Other writers were initially involved in creating the Easter Parade book but Oesterman says he was so displeased with the results that he took over the task himself. When he finished the first draft, he called Tune up, told him to come over, and read it right then. It's been through many rewrites since.

About a year ago, the Act I was workshopped for friends and producers at Theatre Under The Stars in Houston. Shortly thereafter the scenario was repeated at the Brooks Atkinson Theatre in New York. In November and December of 1997, the entire show was workshopped in Australia, and overhauled. "But it was a huge disappointment," Oesterman said.
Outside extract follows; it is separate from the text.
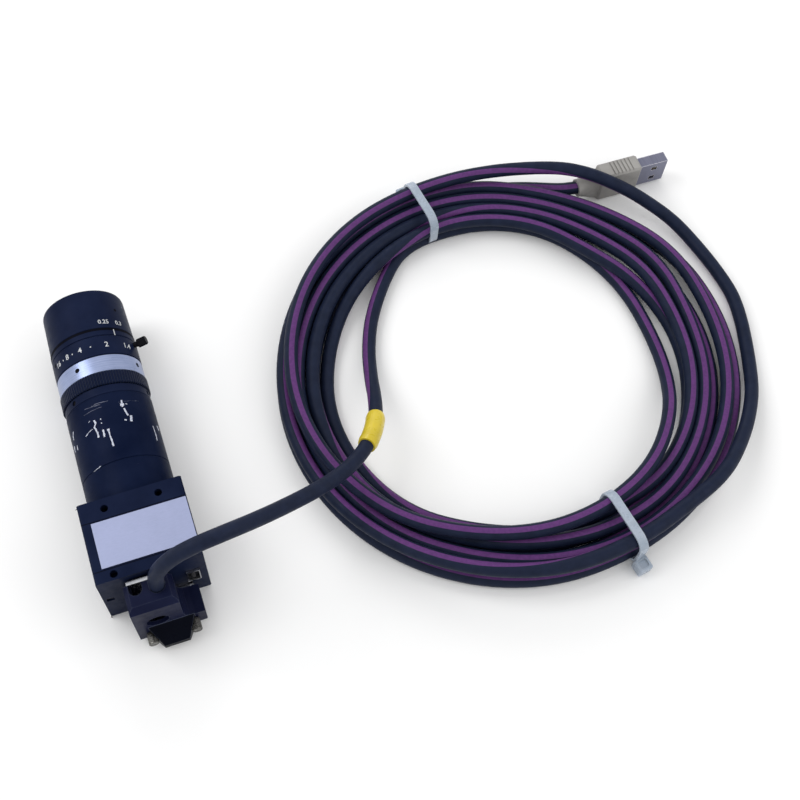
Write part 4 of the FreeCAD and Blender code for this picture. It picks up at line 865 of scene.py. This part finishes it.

The musical was never given a major production Down Under, Oesterman said, partly because no theaters were available in the city of choice, Sydney.

New backers have been found, Oesterman said, and Easter Parade tentatively will begin out-of-town tryouts in November 1998 at The 5th Avenue Musical Theatre Company in Seattle, the sister company of Theatre Under The Stars. "We wanted to premiere in Houston, since Tommy and I are native sons, and Frank [Young, president and CEO of Theatre Under The Stars] said he could find us a venue up until August 31. But we couldn't guarantee that we'd be ready by then, not with the script and especially not with the sets that will have to be built after the script is set." At the very least, Oesterman had hoped for the premiere to occur somewhere in Texas because all the major players in front of and behind the stage are form the Lone Star State.

Oesterman provided Playbill On-Line with this Easter Parade update after a recent performance of Take This Show and Shove It, a campy country-western revue-cum-musical about a family of eccentric crooners: a red-hot momma, her two hot-and-sassy daughters, and her outrageous drag queen son. Oesterman co-wrote, co-directed, and co-choreographed Take This Show and Shove It, which uses as its score country-western standards by the likes of Merle Haggard, Tammy Wynette, Dolly Parton, Clint Black, and even Cole Porter ("Don't Fence Me In"). A self-described work-in-progress that still was finding plotlines and shaping characters, it abruptly closed two weeks into an open-ended run at The Great Caruso, a Houston supper club. It will apparently be mounted this July at Cinegrill, in Los Angeles, a cabaret theater in the Hollywood Roosevelt Hotel.